The couple arrived early and waited in line between "some nice middle-age housewives from Sandy and some students from Utah County," Jeremy said. When the doors opened, the Grimshaws found seats on an aisle, about 10 rows from the stage.

At one point, a KSL-TV camera operator walked up the aisle taking video of the crowd and captured Jeremy and Kristen chanting "Do your job."

The clip made it onto the station's coverage that night.

A few days later, Jeremy heard from friends that they had seen him on Fox News. After some digging, he found a "Fox & Friends" segment interviewing a "guest expert," New York Post columnist and oft-debunked conspiracy theorist Paul Sperry, alleging that former President Barack Obama had organized a shadow organization to infiltrate Republican town hall gatherings.

During the interview, Fox showed a split screen with Sperry on one side and the Grimshaws on the other.

"There we were," Jeremy said, "my piano teacher/primary chorister wife and her music professor/Sunday school teacher husband in a dorky short-sleeved button down, both of us Utah natives and Chaffetz constituents, and the caption: 'ARMY OF AGITATORS.' "

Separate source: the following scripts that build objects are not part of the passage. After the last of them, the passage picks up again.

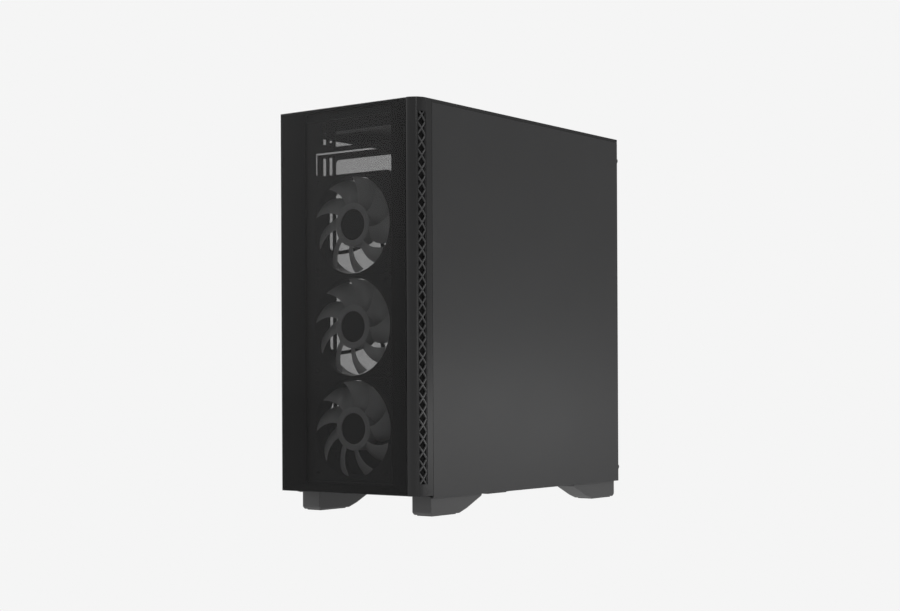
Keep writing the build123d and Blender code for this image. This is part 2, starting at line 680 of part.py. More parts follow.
def cooler_heatsink():
    """A tower cooler: contact block, four heat pipes and a stack of fins."""
    cpu_y, cpu_z = PROCESSOR
    made = [block((58, BOARD_FACE - 6), (cpu_y - 22, cpu_y + 22), (cpu_z - 22, cpu_z + 22))]
    for dy in (-13, 13):
        for dz in (-15, 15):
            made.append(rod(-80, cpu_y + dy, cpu_z + dz, (1, 0, 0), 3, 140))
    for i in range(FINS):
        x = -76 + FIN_PITCH * i
        made.append(block((x, x + 0.8), (COOLER_Y, COOLER_Y + 50), (cpu_z - 60, cpu_z + 60)))
    return join(made)


def graphics_board():
    """The card's board and its two-slot bracket."""
    board = block((-38, 61.5), CARD, (CARD_Z - 0.8, CARD_Z + 0.8))
    tab = block((61, 66.8), (281, 368), (CARD_Z - 0.8, CARD_Z + 0.8))
    z_low = SLOTS[2] - 9
    z_high = SLOTS[1] + 9
    bracket = block((-48, 72), (433.6, 434.6), (z_low, z_high))
    for z in (SLOTS[1], SLOTS[2]):
        for i in range(6):
            bracket -= block((-30 + 15 * i, -20 + 15 * i), (430, 440), (z - 3, z + 3))
    shelf = block((-48, -47), (423, 434.6), (z_low, z_high))
    for z in (SLOTS[1], SLOTS[2]):
        shelf -= rod(-50, 427, z, (1, 0, 0), 1.7, 5)
    tie = block((-38, 61.5), (CARD[1] - 1, 433.6), (CARD_Z - 0.8, CARD_Z + 0.8))
    return join([board, tab, bracket, shelf, tie])


def graphics_shroud():
    """The card's cooler housing with one fan well, open at both ends for air."""
    low, high = SLOTS[2] - 9, CARD_Z - 0.8
    body = block((-36, 58), (CARD[0] + 3, CARD[1] - 3), (low, high))
    body = fillet(body.edges().filter_by(Axis.Z), 6)
    well = rod(GPU_FAN[0], GPU_FAN[1], low - 1, (0, 0, 1), 44, 17)
    body -= well
    for i in range(6):
        x = -30 + 15 * i
        body -= block((x, x + 8), (CARD[0], CARD[1]), (low + 20, high - 4))
    body -= rod(GPU_FAN[0], GPU_FAN[1], low + 15, (0, 0, 1), SHAFT + SHAFT_FIT, 5)
    return body


def graphics_rotor():
    """The card's fan, facing down."""
    rotor = fan_rotor(42.8, 18, 13, 20, 32, 0, 19)
    return Pos(GPU_FAN[0], back(GPU_FAN[1]), SLOTS[2] - 8.6) * rotor


def slot_covers():
    """A blanking plate on every card slot that is not in use."""
    made = []
    for k, z in enumerate(SLOTS):
        if k in CARD_SLOTS:
            continue
        z_range = (z - 9, z + 9)
        shelf = block((-48, -47), (423, 434.6), z_range) - rod(-50, 427, z, (1, 0, 0), 1.7, 5)
        made.append(join([block((-48, 72), (433.6, 434.6), z_range), shelf]))
    return group(made)


def rear_screws():
    """The card screws on the ledge and the power supply's screws."""
    made = []
    for z in SLOTS:
        made.append(rod(-48, 427, z, (-1, 0, 0), 3.2, 2.4) + rod(-48, 427, z, (1, 0, 0), 1.5, 5))
    outer = REAR_PLATE + SHEET
    for x, z in PSU_SCREWS:
        made.append(rod(x, outer, z, (0, 1, 0), 3.2, 2) + rod(x, outer, z, (0, -1, 0), 1.6, 6))
    return group(made)


# Power supply

def psu_case():
    """A sheet box with a fan intake below, exhaust slots, and windows for inlet and switch."""
    x = (PSU_X - 75, PSU_X + 75)
    low = BASE_TOP + 0.2
    case = block(x, PSU, (low, PSU_TOP))
    case -= block((x[0] + 1.2, x[1] - 1.2), (PSU[0] + 1.2, PSU[1] - 1.2), (low + 1.2, PSU_TOP - 1.2))
    intake = rod(PSU_X, PSU_FAN_Y, low - 1, (0, 0, 1), 60, 4)
    bars = [
        block((PSU_X - 62, PSU_X + 62), (PSU_FAN_Y - 2, PSU_FAN_Y + 2), (low, low + 1.2)),
        block((PSU_X - 2, PSU_X + 2), (PSU_FAN_Y - 62, PSU_FAN_Y + 62), (low, low + 1.2)),
        rod(PSU_X, PSU_FAN_Y, low, (0, 0, 1), 22, 3.4),
    ]
    case = join([case - intake] + bars)
    case -= rod(PSU_X, PSU_FAN_Y, low + 0.6, (0, 0, 1), SHAFT + SHAFT_FIT, 10)
    for i in range(9):
        z = 34 + 8 * i
        case -= block((PSU_X - 64, PSU_X + 12), (PSU[1] - 3, PSU[1] + 3), (z, z + 5))
    case -= block(INLET[0], (PSU[1] - 3, PSU[1] + 3), INLET[1])
    case -= block(SWITCH[0], (PSU[1] - 3, PSU[1] + 3), SWITCH[1])
    for x_screw, z_screw in PSU_SCREWS:
        case -= rod(x_screw, PSU[1] - 6, z_screw, (0, 1, 0), 1.75, 9)
    return case


def psu_inlet():
    """The three-pin power inlet and, beside it, the switch's housing with its pivot holes."""
    (x0, x1), (z0, z1) = INLET
    gap = 0.1
    body = block((x0 + gap, x1 - gap), (PSU[1] - 18, PSU[1]), (z0 + gap, z1 - gap))
    body -= block((x0 + 2, x1 - 2), (PSU[1] - 16, PSU[1] + 1), (z0 + 3, z1 - 3))
    middle_x, middle_z = (x0 + x1) / 2, (z0 + z1) / 2
    for dx, dz in ((-7, -2), (7, -2), (0, 2)):
        body += block((middle_x + dx - 1, middle_x + dx + 1), (PSU[1] - 17, PSU[1] - 3),
                      (middle_z + dz - 2, middle_z + dz + 2))
    (s0, s1), (t0, t1) = SWITCH
    housing = block((s0 + gap, s1 - gap), (PSU[1] - 14, PSU[1]), (t0 + gap, t1 - gap))
    housing -= block((s0 + 1.6, s1 - 1.6), (PSU[1] - 12, PSU[1] + 1), (t0 + 1.2, t1 - 1.2))
    pivot = rod(s0 - 1, PSU[1] - SWITCH_PIVOT, (t0 + t1) / 2, (1, 0, 0), 1.0 + SHAFT_FIT, s1 - s0 + 2)
    return group([body, housing - pivot])


def psu_switch():
    """A rocker on a pin across its middle, tipped to its off side."""
    (x0, x1), (z0, z1) = SWITCH
    middle_z = (z0 + z1) / 2
    y_pivot = PSU[1] - SWITCH_PIVOT
    width = x1 - x0 - 4
    drum = rod(x0 + 2, y_pivot, middle_z, (1, 0, 0), SWITCH_R, width)
    for way in (-1, 1):
        cut = Pos((x0 + x1) / 2, back(y_pivot), middle_z) * Rot(way * 8 + 7, 0, 0)
        drum -= cut * Pos(0, 4.6 + 5, way * 6) * Box(30, 10, 12)
    drum -= block((x0, x1), (y_pivot - 12, y_pivot - 3), (z0 - 4, z1 + 4))
    pin = rod(x0 + 0.4, y_pivot, middle_z, (1, 0, 0), 1.0, x1 - x0 - 0.8)
    return drum + pin


def psu_rotor():
    """The power supply's fan, facing down."""
    rotor = Rot(180, 0, 0) * fan_rotor(55, 20, 16, 24, 34, 10, 20)
    return Pos(PSU_X, back(PSU_FAN_Y), BASE_TOP + 0.2 + 20.8) * rotor


parts = {
    "base_plate": base_plate(),
    "front_plate": front_plate(),
    "rear_plate": rear_plate(),
    "top_plate": top_plate(),
    "board_tray": board_tray(),
    "psu_shroud": psu_shroud(),
    "drive_cage": drive_cage(),
    "hard_drive": hard_drive(),
    "solid_state_drive": solid_state_drive(),
    "feet": feet(),
    "foot_pads": foot_pads(),
    "bezel_frame": bezel_frame(),
    "bezel_studs": bezel_studs(),
    "front_glass": front_glass(),
    "grille_right": grille_right(),
    "grille_left": grille_left(),
    "vent_filters": vent_filters(),
    "side_panel": side_panel(),
    "panel_thumbscrews": thumbscrews(THUMB_X[1]),
    "side_glass": side_glass(),
    "glass_frame": glass_frame(),
    "glass_thumbscrews": thumbscrews(THUMB_X[0]),
    "top_cover": top_cover(),
    "port_block": port_block(),
    "power_button": button(POWER_X, 8.0),
    "reset_button": button(RESET_X, 3.0),
    "top_filter_frame": filter_frame(*TOP_FILTER, 8, 2),
    "top_filter_mesh": filter_mesh(*TOP_FILTER, 8, 2),
    "psu_filter_frame": psu_filter_frame(),
    "psu_filter_mesh": filter_mesh(*PSU_FILTER, 8, 1),
    "mainboard": mainboard(),
    "board_standoffs": board_standoffs(),
    "board_screws": board_screws(),
    "board_parts": board_parts(),
    "io_shield": io_shield(),
    "memory_modules": memory_modules(),
    "cooler_heatsink": cooler_heatsink(),
    "cooler_fan_frame": fan_plane(COOLER_X, COOLER_Y - FAN_DEPTH, PROCESSOR[1]) * fan_body(),
    "cooler_fan_rotor": fan_plane(COOLER_X, COOLER_Y - FAN_DEPTH, PROCESSOR[1]) * case_rotor(12),
    "graphics_board": graphics_board(),
    "graphics_shroud": graphics_shroud(),
    "graphics_rotor": graphics_rotor(),
    "slot_covers": slot_covers(),
    "rear_screws": rear_screws(),
    "psu_case": psu_case(),
    "psu_inlet": psu_inlet(),
    "psu_switch": psu_switch(),
    "psu_rotor": psu_rotor(),
}
for level, height in TRAY_HEIGHTS.items():
    parts["drive_tray_" + level] = drive_tray(height)
front_screws = []
for level, height in FAN_HEIGHTS.items():
    plane = fan_plane(0, FRONT_PLATE - FAN_DEPTH, height)
    parts["fan_frame_" + level] = plane * fan_body()
    parts["fan_rotor_" + level] = plane * case_rotor(FAN_PHASES[level])
    front_screws += fan_screws(0, FRONT_PLATE + SHEET, height, -1)
parts["front_fan_screws"] = group(front_screws)
rear_plane = fan_plane(REAR_FAN[0], REAR_PLATE - FAN_DEPTH, REAR_FAN[1])
parts["rear_fan_frame"] = rear_plane * fan_body()
parts["rear_fan_rotor"] = rear_plane * case_rotor(31)
parts["rear_fan_screws"] = group(fan_screws(REAR_FAN[0], REAR_PLATE + SHEET, REAR_FAN[1], -1))

for name, shape in parts.items():
    export_step(shape, os.path.join("parts", name + ".step"))
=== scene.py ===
"""The looks of the desktop computer tower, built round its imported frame. Metres, +Z up.
The front faces -Y, the plain steel side is at +X and the glass side is at -X."""
import json
from math import cos, degrees, hypot, pi, radians, sin

import bmesh
import bpy
from mathutils import Matrix, Vector


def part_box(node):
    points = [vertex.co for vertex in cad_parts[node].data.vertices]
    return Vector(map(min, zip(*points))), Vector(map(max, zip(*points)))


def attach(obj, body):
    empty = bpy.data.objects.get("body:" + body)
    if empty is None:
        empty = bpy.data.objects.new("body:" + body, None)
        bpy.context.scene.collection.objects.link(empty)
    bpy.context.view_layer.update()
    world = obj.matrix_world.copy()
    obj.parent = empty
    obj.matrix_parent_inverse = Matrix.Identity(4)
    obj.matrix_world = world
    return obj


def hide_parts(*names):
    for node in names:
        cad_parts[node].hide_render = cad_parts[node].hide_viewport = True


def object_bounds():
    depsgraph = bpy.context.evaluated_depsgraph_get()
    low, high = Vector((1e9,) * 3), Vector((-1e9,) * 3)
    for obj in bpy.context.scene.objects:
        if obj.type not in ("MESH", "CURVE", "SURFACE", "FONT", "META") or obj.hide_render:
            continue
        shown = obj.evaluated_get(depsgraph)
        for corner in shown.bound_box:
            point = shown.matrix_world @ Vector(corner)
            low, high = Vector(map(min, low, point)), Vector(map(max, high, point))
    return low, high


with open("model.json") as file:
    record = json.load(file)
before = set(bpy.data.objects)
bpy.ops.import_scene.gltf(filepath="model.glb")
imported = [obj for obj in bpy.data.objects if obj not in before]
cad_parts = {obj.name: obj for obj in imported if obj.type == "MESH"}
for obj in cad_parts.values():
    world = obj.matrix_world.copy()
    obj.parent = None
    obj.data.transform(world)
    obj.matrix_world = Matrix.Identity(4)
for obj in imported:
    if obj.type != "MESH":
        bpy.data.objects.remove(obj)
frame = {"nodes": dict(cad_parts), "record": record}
cad_low, cad_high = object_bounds()
MM = 0.001


# Places taken from the frame

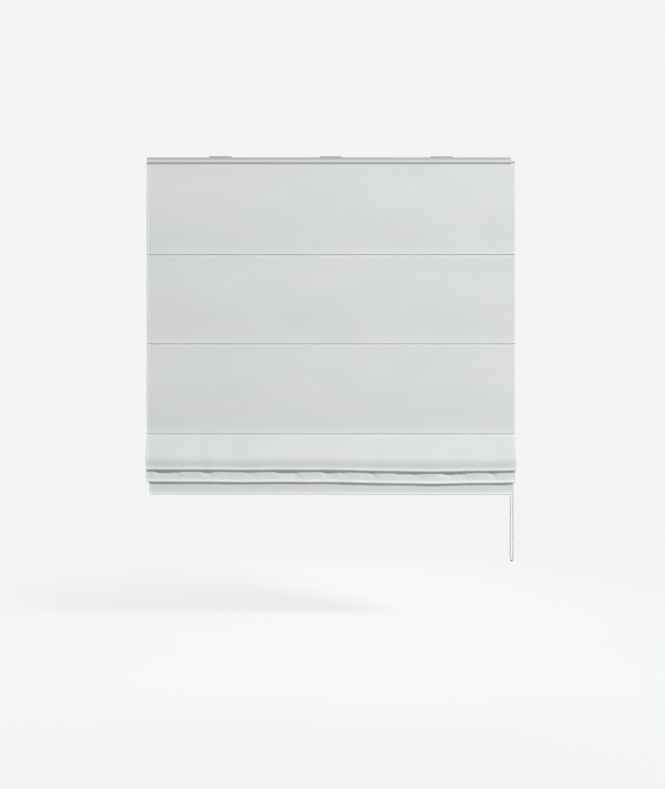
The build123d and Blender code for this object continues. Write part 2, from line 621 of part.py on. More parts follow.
def make_lift_cord(x):
    length = SHAFT_Z - ANCHOR_TOP
    return Pos(x, CORD_Y, ANCHOR_TOP + length / 2) * Cylinder(CORD_RADIUS, length)


def make_cord_anchor(x):
    """Toggle that holds the end of the cord under the lowest ring."""
    anchor = Pos(x, RING_Y, ANCHOR_TOP - ANCHOR_HEIGHT / 2) * Cylinder(ANCHOR_RADIUS, ANCHOR_HEIGHT)
    rims = anchor.edges().filter_by(GeomType.CIRCLE)
    return chamfer(rims, ANCHOR_DOME)


def make_bottom_bar():
    half = BLIND_WIDTH / 2 - HEM_NARROWING - BAR_SIDE_INSET
    y = (HEM_FRONT + HEM_BACK) / 2
    bottom = HEM_BOTTOM + FABRIC_THICKNESS + HEM_TURN / 2
    bar = block((-half, half), (y - BAR_THICKNESS / 2, y + BAR_THICKNESS / 2), (bottom, bottom + BAR_HEIGHT))
    return fillet(bar.edges().filter_by(Axis.X), BAR_EDGE_RADIUS)


def make_bar_cap(side):
    """Moulded tip on one end of the weight bar."""
    end = side * (BLIND_WIDTH / 2 - HEM_NARROWING - BAR_SIDE_INSET)
    y = (HEM_FRONT + HEM_BACK) / 2
    middle = HEM_BOTTOM + FABRIC_THICKNESS + HEM_TURN / 2 + BAR_HEIGHT / 2
    cap = Pos(end + side * BAR_CAP_LENGTH / 2, y, middle) * Box(BAR_CAP_LENGTH, BAR_THICKNESS, BAR_HEIGHT)
    tip = cap.faces().sort_by(Axis.X)[-1 if side > 0 else 0]
    return fillet(tip.edges().filter_by(Axis.Y), BAR_CAP_ROUNDING)


def chain_stations():
    """Every neck and bead of the loop in order, as (middle, radius, outward direction, across direction)."""
    neck = CHAIN_CORD_DIAMETER / 2
    twist = math.radians(LOOP_TWIST)
    across = {"top": Vector(1, 0, 0), "bottom": Vector(math.cos(twist), math.sin(twist), 0)}
    back = {"top": Vector(0, 1, 0), "bottom": Vector(-math.sin(twist), math.cos(twist), 0)}
    centre = {"top": Vector(CHAIN_X, SHAFT_Y, SHAFT_Z)}
    centre["bottom"] = centre["top"] - Vector(0, 0, STRAND_PITCHES * BEAD_PITCH)
    neck_radius = PITCH_RADIUS * math.cos(math.pi / WHEEL_POCKETS)
    stations = []

    def arc(end, first_step, last_step):
        for step in range(first_step, last_step):
            angle = math.pi * step / WHEEL_POCKETS
            outward = back[end] * math.cos(angle) + Vector(0, 0, math.sin(angle))
            on_bead = step % 2 == 0
            reach = PITCH_RADIUS if on_bead else neck_radius
            radius = BEAD_RADIUS if on_bead else neck
            stations.append((centre[end] + outward * reach, radius, outward, across[end]))

    def strand(start, finish, side):
        half_steps = 2 * STRAND_PITCHES
        for step in range(1, half_steps):
            middle = start + (finish - start) * (step / half_steps)
            radius = BEAD_RADIUS if step % 2 == 0 else neck
            stations.append((middle, radius, Vector(0, side, 0), Vector(1, 0, 0)))

    arc("top", 0, WHEEL_POCKETS + 1)
    strand(centre["top"] - back["top"] * PITCH_RADIUS, centre["bottom"] - back["bottom"] * PITCH_RADIUS, -1)
    arc("bottom", WHEEL_POCKETS, 2 * WHEEL_POCKETS + 1)
    strand(centre["bottom"] + back["bottom"] * PITCH_RADIUS, centre["top"] + back["top"] * PITCH_RADIUS, 1)
    return stations


def make_bead_chain():
    """The endless chain as one loop: each bead is two blunt cones with flat sides, and necks join them."""
    angles = [2 * math.pi * (side + 0.5) / BEAD_SIDES for side in range(BEAD_SIDES)]
    rings = []
    for middle, radius, outward, across in chain_stations():
        rings.append([middle + (across * math.cos(a) + outward * math.sin(a)) * radius for a in angles])
    faces = []
    for i, ring in enumerate(rings):
        following = rings[(i + 1) % len(rings)]
        for side in range(BEAD_SIDES):
            beside = (side + 1) % BEAD_SIDES
            corners = [ring[side], ring[beside], following[beside], following[side]]
            faces += flat_faces(corners)
    return Solid(Shell(faces))


def flat_faces(corners):
    """One four-sided face, or two three-sided ones where the corners aren't in one plane."""
    a, b, c, d = corners
    normal = (b - a).cross(c - a).normalized()
    if abs((d - a).dot(normal)) < FLATNESS:
        return [Face(Wire.make_polygon(corners))]
    return [Face(Wire.make_polygon([a, b, c])), Face(Wire.make_polygon([a, c, d]))]


def make_chain_connector():
    """Short sleeve over the lowest bead, where the two ends of the chain are joined."""
    bottom = Vector(CHAIN_X, SHAFT_Y, SHAFT_Z - STRAND_PITCHES * BEAD_PITCH - PITCH_RADIUS)
    sleeve = Cylinder(CONNECTOR_RADIUS, CONNECTOR_LENGTH)
    sleeve = chamfer(sleeve.edges().filter_by(GeomType.CIRCLE), CONNECTOR_CHAMFER)
    sleeve -= Cylinder(BEAD_RADIUS + CONNECTOR_CLEARANCE, CONNECTOR_LENGTH)
    return Pos(bottom) * Rot(0, 0, LOOP_TWIST) * Rot(90, 0, 0) * sleeve


def save(name, shape):
    """Write one node."""
    export_step(shape, f"parts/{name}.step")


def group(pieces):
    """Several separate solids in one node."""
    return Compound(children=list(pieces))


def main():
    os.makedirs("parts", exist_ok=True)
    save("headrail", make_headrail())
    save("hook_tape", make_hook_tape())
    save("end_cap", make_end_cap())
    save("drive_housing", make_drive_housing())
    save("drive_cover", make_drive_cover())
    save("sprocket", make_sprocket())
    save("drive_core", make_drive_core())
    save("brake_spring", make_brake_spring())
    save("drive_shaft", make_drive_shaft())
    for i, x in enumerate(SPOOL_XS, 1):
        save(f"spool_{i}", make_spool(x))
        save(f"spool_cradle_{i}", make_spool_cradle(x))
    save("cord_windings", group(make_cord_winding(x) for x in SPOOL_XS))
    for i, x in enumerate(BRACKET_XS, 1):
        save(f"top_bracket_{i}", make_top_bracket(x))
        save(f"bracket_lever_{i}", make_bracket_lever(x))
    save("fabric", make_fabric())
    for i, z in enumerate(ROD_ZS, 1):
        save(f"rod_pocket_{i}", make_rod_pocket(z))
        save(f"rod_{i}", make_rod(z))
        save(f"cord_rings_{i}", group(make_cord_ring(x, z) for x in CORD_XS))
    for i, x in enumerate(CORD_XS, 1):
        save(f"lift_cord_{i}", make_lift_cord(x))
    save("cord_anchors", group(make_cord_anchor(x) for x in CORD_XS))
    save("bottom_bar", make_bottom_bar())
    save("bar_cap_left", make_bar_cap(-1))
    save("bar_cap_right", make_bar_cap(1))
    save("bead_chain", make_bead_chain())
    save("chain_connector", make_chain_connector())


main()
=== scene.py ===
"""Looks of the roman blind: cloth, stitching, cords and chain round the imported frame. Units are metres."""
import bpy
import json
import math
import numpy as np
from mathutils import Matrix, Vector


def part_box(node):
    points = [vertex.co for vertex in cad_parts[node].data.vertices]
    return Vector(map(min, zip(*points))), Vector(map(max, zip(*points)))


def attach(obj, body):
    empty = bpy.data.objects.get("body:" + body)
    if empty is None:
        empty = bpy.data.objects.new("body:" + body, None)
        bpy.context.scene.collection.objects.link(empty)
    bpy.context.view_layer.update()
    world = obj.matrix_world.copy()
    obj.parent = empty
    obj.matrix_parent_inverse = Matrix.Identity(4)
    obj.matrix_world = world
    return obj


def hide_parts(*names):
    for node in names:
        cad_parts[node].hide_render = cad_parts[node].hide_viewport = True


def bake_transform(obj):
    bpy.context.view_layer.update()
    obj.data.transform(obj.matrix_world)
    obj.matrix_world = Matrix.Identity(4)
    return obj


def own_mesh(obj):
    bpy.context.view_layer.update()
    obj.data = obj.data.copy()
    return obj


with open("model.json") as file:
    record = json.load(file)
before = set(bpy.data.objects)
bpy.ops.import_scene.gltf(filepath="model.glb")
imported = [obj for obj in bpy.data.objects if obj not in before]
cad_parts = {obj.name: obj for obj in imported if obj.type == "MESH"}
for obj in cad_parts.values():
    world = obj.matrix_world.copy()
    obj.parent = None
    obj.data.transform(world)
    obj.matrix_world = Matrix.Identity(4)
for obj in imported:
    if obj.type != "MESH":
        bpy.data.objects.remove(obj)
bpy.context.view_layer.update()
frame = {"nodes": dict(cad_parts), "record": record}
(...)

Fanning the flames • Utah GOP Chairman James Evans has parroted the assertions that town hall protesters are violent paid infiltrators.

Evans has called on Republicans to delay holding such sessions because of the danger. He sent an email to fellow party members warning of a vast conspiracy to disrupt the meetings, and GOP Facebook streams have fanned the flames of such conspiracy talk.

When Utahn John Miller posted a rebuttal to that idea on the Republican Party Facebook page, his and similar posts were mysteriously removed.

Perhaps it's time to raid the Relief Society rooms and Sunday school offices of the Mormon meetinghouses in Payson to find and remove these underground radicals once and for all.

Doing his job • Chaffetz says he plans to launch an investigation into Bryce Canyon's tweet cheering the creation of Bears Ears National Monument and showing an open slot for maps of the newly designated area. He wants to see if the southern Utah park knew before the decision was publicly announced.

So should Chaffetz also investigate himself since he tweeted about the FBI "reopening" an investigation of Democrat Hillary Clinton's emails before that became public? He was among the congressional members whom Director James Comey alerted, but his "reopening" comment was misleading and created an air of suspicion that proved to be meaningless.

And will he investigate former New York Mayor Rudy Giuliani, who said on several talk shows that the Trump campaign had something up its sleeve that would rock the election days before Comey made that announcement?

Don't hold your breath.

Then and now • The Beehive State boasts an interesting history when it comes to protests.

After the disruptive campus demonstrations at the University of Utah during the Vietnam War, the school's student government turned conservative by the mid-1970s and elected leaders were a button-down group advocating such things as campus dress codes and scrutiny of professors who might be teaching subversive ideas.

Then, in 1978, a group of "radical misfits" on campus decided to run two write-in candidates against the conservative Associated Students of the University of Utah government.

And the misfits won. Where are those misfits now?

Well, David Spatafore is a longtime lobbyist at the Legislature. Scott Howell is a former state senator and two-time Democratic candidate for the U.S. Senate. Harris Simmons is CEO of Zions Bancorp. Patrice Arent is a Utah legislator. Bryson Garbett is a developer and former legislator. Tom Smart is a retired photographer for the Deseret News. Bonnie Jean Matthews (now Beesley) is an executive with Envision Utah. The late David Watson was a Salt Lake County commissioner.

The misfits elected Craig Harmon, now a physician for Intermountain Healthcare, as student-body president and Mark Mabey, a developer, as vice president.